*PROBLEM DETAILS*:
The entries below are to be written out again without alteration.

--- START MATERIAL SUPPLIED ---

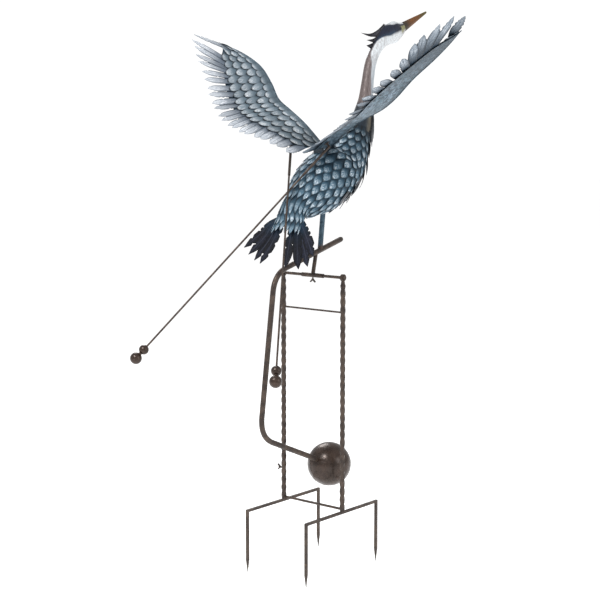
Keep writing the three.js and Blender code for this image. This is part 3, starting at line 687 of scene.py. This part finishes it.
# %% Skin
bird = new_piece()
coat_layer = bird.verts.layers.float_color.new("coat")
shares = [i / SKIN_RINGS for i in range(SKIN_RINGS + 1)]
rings = []
for share in shares:
    size = smooth_line(BIRD_SIZE, share)
    tuck = 1.6 * (1 - ease(share, 0.42, 0.52))
    rings.append(ring_at(smooth_line(BIRD_LINE, share), heading(BIRD_LINE, share), size.x - tuck, size.y - tuck))
skin = loft(bird, rings, SKIN_SIDES, shares, close_start=False)
along_layer = bird.verts.layers.float["along"]
across_layer = bird.verts.layers.float["across"]
for vert in bird.verts:
    vert[coat_layer] = (*coat_at(vert[along_layer], vert[across_layer]), 1.0)
give_thickness(bird, skin, SKIN_THICK)
print("skin faces:", len(bird.faces))

# %% Rows of body feathers
ROW_GAP = 30
FIRST_TIP = -42
LAST_TIP = 420
BODY_FEATHER = 60
ROUND = 17
BELLY_BARE = 0.5
BACK_FROM = 1.45
draw = random.Random(7)

rows = int((LAST_TIP - FIRST_TIP) / ROW_GAP) + 1
scale_faces = []
for row in range(rows):
    fade = ease(row, rows - 5, rows)
    length = BODY_FEATHER * (1 - 0.3 * fade)
    count = ROUND - 3 * (row > rows - 4)
    half = math.pi / count * 1.14
    for i in range(count):
        middle = 2 * math.pi * (i + 0.5 * (row % 2)) / count
        from_belly = min(middle, 2 * math.pi - middle)
        tip_at = FIRST_TIP + row * ROW_GAP + draw.uniform(-6, 6)
        middle += draw.uniform(-0.06, 0.06) * half
        tone = draw.random()
        if from_belly < (BACK_FROM if tip_at < -3 else BELLY_BARE if row < rows * 0.7 else 0):
            continue

        def lie(across, along, rise, middle=middle, tip_at=tip_at, half=half, length=length):
            lift = -1.6 + 5.2 * along ** 1.4 + 1.3 * rise * math.sin(math.pi * min(along + 0.12, 1) * 0.9)
            return skin_point(tip_at + length * (1 - along), middle + across * half, lift)

        scale_faces += feather(bird, lie, lance_outline, 7, tone=tone, place=share_at(tip_at), material=1)
print("body feathers:", len(scale_faces) // 42)

# %% Breast plumes
PLUMES_IN_FRINGE = 78
PLUME_LENGTH = 72
PLUME_HALF = 4.2
plume_faces = []
for i in range(PLUMES_IN_FRINGE):
    down = i / (PLUMES_IN_FRINGE - 1)
    root_at = 560 - 330 * down
    middle = ((i * 0.618) % 1 - 0.5) * 2.3
    length = PLUME_LENGTH * draw.uniform(0.8, 1.15)
    stand = draw.uniform(7.0, 15.0)
    slim = (0.085 + 0.05 * (1 - down)) * draw.uniform(0.8, 1.2)
    roll = draw.uniform(-1.2, 1.2)

    def lie(across, along, rise, middle=middle, root_at=root_at, length=length, stand=stand, slim=slim, roll=roll):
        lift = -1 + stand * along ** 0.9 + 0.5 * rise + across * PLUME_HALF * math.sin(roll)
        return skin_point(root_at - length * along, middle + across * slim * math.cos(roll), lift)

    plume_faces += feather(bird, lie, blade_outline, 9, 4, tone=draw.random(), place=share_at(root_at), material=2)
print("plume faces:", len(plume_faces))

# %% Bird body done
give_thickness(bird, scale_faces + plume_faces, 0.7)
end_piece(bird, "heron_shell", "rocker", "body_sheet", [COAT, SCALES, PLUMES], "bird_body")

# %% Eyes
EYE_SHARE = 0.915
EYE_ANGLE = 1.83
EYE_RADIUS = 3.6
for side, name in ((1, "eye_right"), (-1, "eye_left")):
    eye = new_piece()
    centre = bird_point(EYE_SHARE, side * EYE_ANGLE, -1.6)
    out = (bird_point(EYE_SHARE, side * EYE_ANGLE, 2) - centre).normalized()
    dome = [(EYE_RADIUS * math.cos(turn), EYE_RADIUS * math.sin(turn)) for turn in
            (math.pi * k / 16 for k in range(17))]
    turned(eye, dome, centre, out, 24)
    rim = [(1.5 + 0.9 * math.cos(turn), EYE_RADIUS + 0.5 + 0.9 * math.sin(turn)) for turn in
           (2 * math.pi * k / 10 for k in range(10))]
    turned(eye, rim, centre, out, 28, closed=True)
    end_piece(eye, name, "rocker", "body_sheet", [EYE_ENAMEL])

# %% [markdown]
# ## Bill and crest
# The bill is a cone of oval rings that ends in a blunt tip. Each crest plume is a flattened blade between an
# upper and a lower edge, so its rings lie halfway between the two edges and are as deep as the gap.

# %% Bill
BILL_TIP = in_plane(602.6, 1586.6)
BILL_HALF = (11, 17)
head_along = heading(BIRD_LINE, 1)
bill_root = smooth_line(BIRD_LINE, 1) + head_along * 0.3
bill = new_piece()
rings, places = [], []
for i in range(33):
    share = i / 32
    size = (1 - 0.8 * share) * math.sqrt(max(1 - (max(share - 0.95, 0) / 0.05) ** 2, 0.02))
    along = head_along.lerp((BILL_TIP - bill_root).normalized(), min(share / 0.15, 1)).normalized()
    rings.append(ring_at(bill_root.lerp(BILL_TIP, share), along, BILL_HALF[0] * size, BILL_HALF[1] * size))
    places.append(share)
loft(bill, rings, 32, places)
angle_layer = bill.verts.layers.float["across"]
for vert in bill.verts:
    vert[angle_layer] = math.cos(vert[angle_layer])
end_piece(bill, "bill_cone", "rocker", "bill_sheet", [BILL_PAINT], "bill")

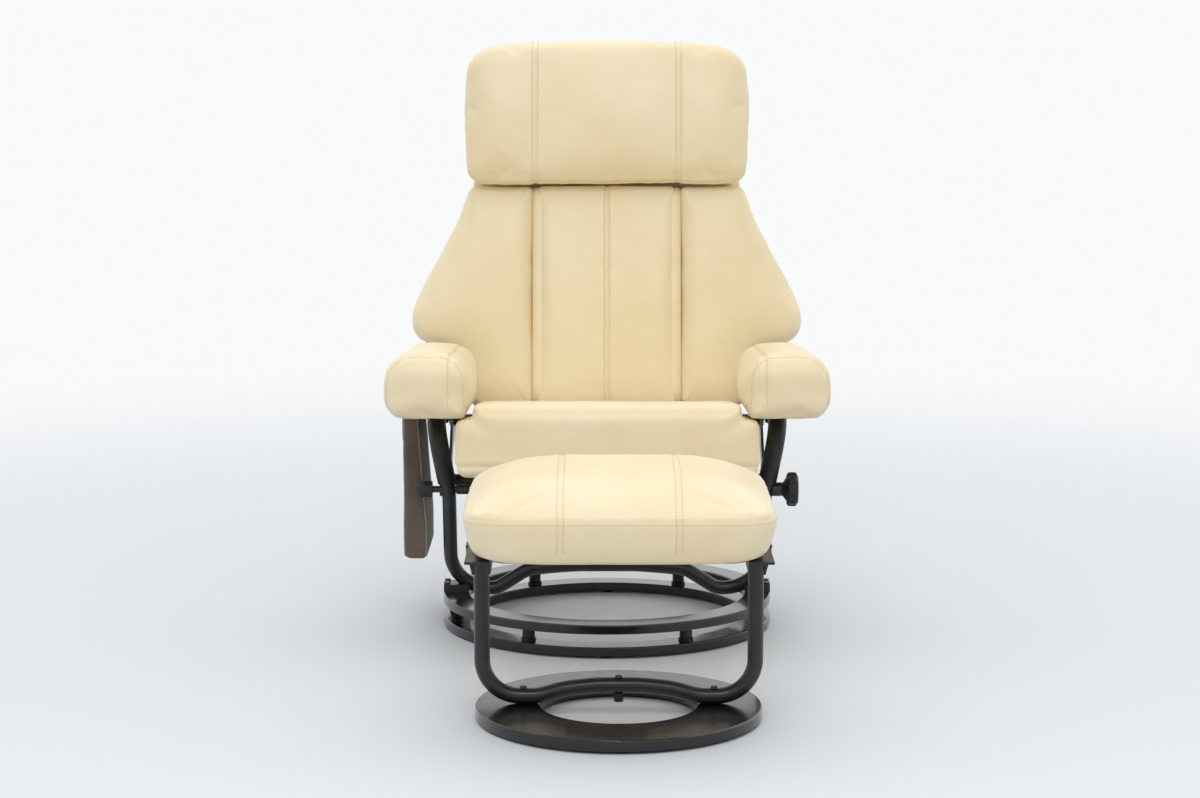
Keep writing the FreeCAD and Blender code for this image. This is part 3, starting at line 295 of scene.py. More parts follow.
CREAM = srgb(237, 220, 182)
CREAM_LIGHT = srgb(243, 232, 204)
CREAM_DARK = srgb(228, 204, 156)
M = {
    "cream_leather": leather("cream_leather", CREAM, CREAM_LIGHT, CREAM_DARK),
    "base_gloss_black": coated("base_gloss_black", srgb(15, 15, 16), srgb(20, 20, 21), 0.20, 0.35, 42.0, 0.00003),
    "frame_satin_black": coated("frame_satin_black", srgb(26, 26, 28), srgb(38, 37, 38), 0.36, 0.15, 1500.0, 0.00006),
    "black_plastic": plastic("black_plastic", srgb(24, 24, 26), srgb(34, 34, 36), 0.46),
    "foot_rubber": plastic("foot_rubber", srgb(38, 38, 38), srgb(56, 55, 54), 0.82, 500.0, 0.00018),
    "zinc_steel": metal("zinc_steel", srgb(168, 170, 174), srgb(206, 207, 208), 0.28),
    "plywood": plywood("plywood"),
    "taupe_fabric": woven("taupe_fabric", srgb(92, 81, 72), srgb(128, 116, 104), 0.0011),
    "webbing_fabric": woven("webbing_fabric", srgb(30, 30, 32), srgb(62, 62, 66), 0.0016),
    "motor_steel": metal("motor_steel", srgb(150, 152, 156), srgb(188, 190, 192), 0.34, (30, 900, 900)),
    "circuit_board": circuit("circuit_board"),
    "key_grey": plastic("key_grey", srgb(150, 152, 156), srgb(176, 178, 181), 0.5, 1600.0, 0.00004),
}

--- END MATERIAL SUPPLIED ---

*RESPONSE TO THIS EXERCISE*:
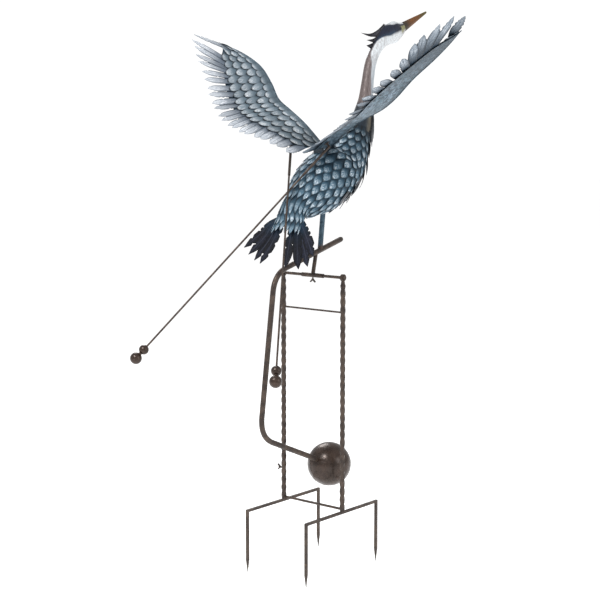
Keep writing the three.js and Blender code for this image. This is part 3, starting at line 687 of scene.py. This part finishes it.
# %% Skin
bird = new_piece()
coat_layer = bird.verts.layers.float_color.new("coat")
shares = [i / SKIN_RINGS for i in range(SKIN_RINGS + 1)]
rings = []
for share in shares:
    size = smooth_line(BIRD_SIZE, share)
    tuck = 1.6 * (1 - ease(share, 0.42, 0.52))
    rings.append(ring_at(smooth_line(BIRD_LINE, share), heading(BIRD_LINE, share), size.x - tuck, size.y - tuck))
skin = loft(bird, rings, SKIN_SIDES, shares, close_start=False)
along_layer = bird.verts.layers.float["along"]
across_layer = bird.verts.layers.float["across"]
for vert in bird.verts:
    vert[coat_layer] = (*coat_at(vert[along_layer], vert[across_layer]), 1.0)
give_thickness(bird, skin, SKIN_THICK)
print("skin faces:", len(bird.faces))

# %% Rows of body feathers
ROW_GAP = 30
FIRST_TIP = -42
LAST_TIP = 420
BODY_FEATHER = 60
ROUND = 17
BELLY_BARE = 0.5
BACK_FROM = 1.45
draw = random.Random(7)

rows = int((LAST_TIP - FIRST_TIP) / ROW_GAP) + 1
scale_faces = []
for row in range(rows):
    fade = ease(row, rows - 5, rows)
    length = BODY_FEATHER * (1 - 0.3 * fade)
    count = ROUND - 3 * (row > rows - 4)
    half = math.pi / count * 1.14
    for i in range(count):
        middle = 2 * math.pi * (i + 0.5 * (row % 2)) / count
        from_belly = min(middle, 2 * math.pi - middle)
        tip_at = FIRST_TIP + row * ROW_GAP + draw.uniform(-6, 6)
        middle += draw.uniform(-0.06, 0.06) * half
        tone = draw.random()
        if from_belly < (BACK_FROM if tip_at < -3 else BELLY_BARE if row < rows * 0.7 else 0):
            continue

        def lie(across, along, rise, middle=middle, tip_at=tip_at, half=half, length=length):
            lift = -1.6 + 5.2 * along ** 1.4 + 1.3 * rise * math.sin(math.pi * min(along + 0.12, 1) * 0.9)
            return skin_point(tip_at + length * (1 - along), middle + across * half, lift)

        scale_faces += feather(bird, lie, lance_outline, 7, tone=tone, place=share_at(tip_at), material=1)
print("body feathers:", len(scale_faces) // 42)

# %% Breast plumes
PLUMES_IN_FRINGE = 78
PLUME_LENGTH = 72
PLUME_HALF = 4.2
plume_faces = []
for i in range(PLUMES_IN_FRINGE):
    down = i / (PLUMES_IN_FRINGE - 1)
    root_at = 560 - 330 * down
    middle = ((i * 0.618) % 1 - 0.5) * 2.3
    length = PLUME_LENGTH * draw.uniform(0.8, 1.15)
    stand = draw.uniform(7.0, 15.0)
    slim = (0.085 + 0.05 * (1 - down)) * draw.uniform(0.8, 1.2)
    roll = draw.uniform(-1.2, 1.2)

    def lie(across, along, rise, middle=middle, root_at=root_at, length=length, stand=stand, slim=slim, roll=roll):
        lift = -1 + stand * along ** 0.9 + 0.5 * rise + across * PLUME_HALF * math.sin(roll)
        return skin_point(root_at - length * along, middle + across * slim * math.cos(roll), lift)

    plume_faces += feather(bird, lie, blade_outline, 9, 4, tone=draw.random(), place=share_at(root_at), material=2)
print("plume faces:", len(plume_faces))

# %% Bird body done
give_thickness(bird, scale_faces + plume_faces, 0.7)
end_piece(bird, "heron_shell", "rocker", "body_sheet", [COAT, SCALES, PLUMES], "bird_body")

# %% Eyes
EYE_SHARE = 0.915
EYE_ANGLE = 1.83
EYE_RADIUS = 3.6
for side, name in ((1, "eye_right"), (-1, "eye_left")):
    eye = new_piece()
    centre = bird_point(EYE_SHARE, side * EYE_ANGLE, -1.6)
    out = (bird_point(EYE_SHARE, side * EYE_ANGLE, 2) - centre).normalized()
    dome = [(EYE_RADIUS * math.cos(turn), EYE_RADIUS * math.sin(turn)) for turn in
            (math.pi * k / 16 for k in range(17))]
    turned(eye, dome, centre, out, 24)
    rim = [(1.5 + 0.9 * math.cos(turn), EYE_RADIUS + 0.5 + 0.9 * math.sin(turn)) for turn in
           (2 * math.pi * k / 10 for k in range(10))]
    turned(eye, rim, centre, out, 28, closed=True)
    end_piece(eye, name, "rocker", "body_sheet", [EYE_ENAMEL])

# %% [markdown]
# ## Bill and crest
# The bill is a cone of oval rings that ends in a blunt tip. Each crest plume is a flattened blade between an
# upper and a lower edge, so its rings lie halfway between the two edges and are as deep as the gap.

# %% Bill
BILL_TIP = in_plane(602.6, 1586.6)
BILL_HALF = (11, 17)
head_along = heading(BIRD_LINE, 1)
bill_root = smooth_line(BIRD_LINE, 1) + head_along * 0.3
bill = new_piece()
rings, places = [], []
for i in range(33):
    share = i / 32
    size = (1 - 0.8 * share) * math.sqrt(max(1 - (max(share - 0.95, 0) / 0.05) ** 2, 0.02))
    along = head_along.lerp((BILL_TIP - bill_root).normalized(), min(share / 0.15, 1)).normalized()
    rings.append(ring_at(bill_root.lerp(BILL_TIP, share), along, BILL_HALF[0] * size, BILL_HALF[1] * size))
    places.append(share)
loft(bill, rings, 32, places)
angle_layer = bill.verts.layers.float["across"]
for vert in bill.verts:
    vert[angle_layer] = math.cos(vert[angle_layer])
end_piece(bill, "bill_cone", "rocker", "bill_sheet", [BILL_PAINT], "bill")

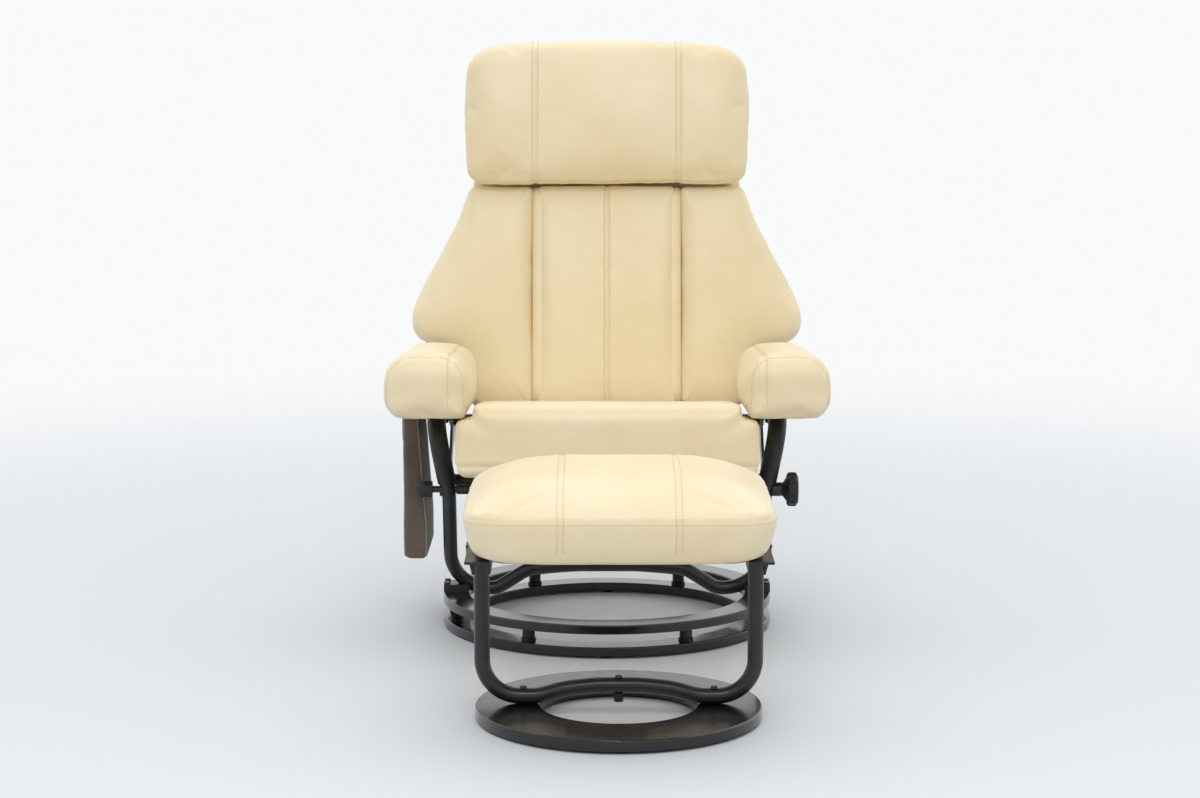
Keep writing the FreeCAD and Blender code for this image. This is part 3, starting at line 295 of scene.py. More parts follow.
CREAM = srgb(237, 220, 182)
CREAM_LIGHT = srgb(243, 232, 204)
CREAM_DARK = srgb(228, 204, 156)
M = {
    "cream_leather": leather("cream_leather", CREAM, CREAM_LIGHT, CREAM_DARK),
    "base_gloss_black": coated("base_gloss_black", srgb(15, 15, 16), srgb(20, 20, 21), 0.20, 0.35, 42.0, 0.00003),
    "frame_satin_black": coated("frame_satin_black", srgb(26, 26, 28), srgb(38, 37, 38), 0.36, 0.15, 1500.0, 0.00006),
    "black_plastic": plastic("black_plastic", srgb(24, 24, 26), srgb(34, 34, 36), 0.46),
    "foot_rubber": plastic("foot_rubber", srgb(38, 38, 38), srgb(56, 55, 54), 0.82, 500.0, 0.00018),
    "zinc_steel": metal("zinc_steel", srgb(168, 170, 174), srgb(206, 207, 208), 0.28),
    "plywood": plywood("plywood"),
    "taupe_fabric": woven("taupe_fabric", srgb(92, 81, 72), srgb(128, 116, 104), 0.0011),
    "webbing_fabric": woven("webbing_fabric", srgb(30, 30, 32), srgb(62, 62, 66), 0.0016),
    "motor_steel": metal("motor_steel", srgb(150, 152, 156), srgb(188, 190, 192), 0.34, (30, 900, 900)),
    "circuit_board": circuit("circuit_board"),
    "key_grey": plastic("key_grey", srgb(150, 152, 156), srgb(176, 178, 181), 0.5, 1600.0, 0.00004),
}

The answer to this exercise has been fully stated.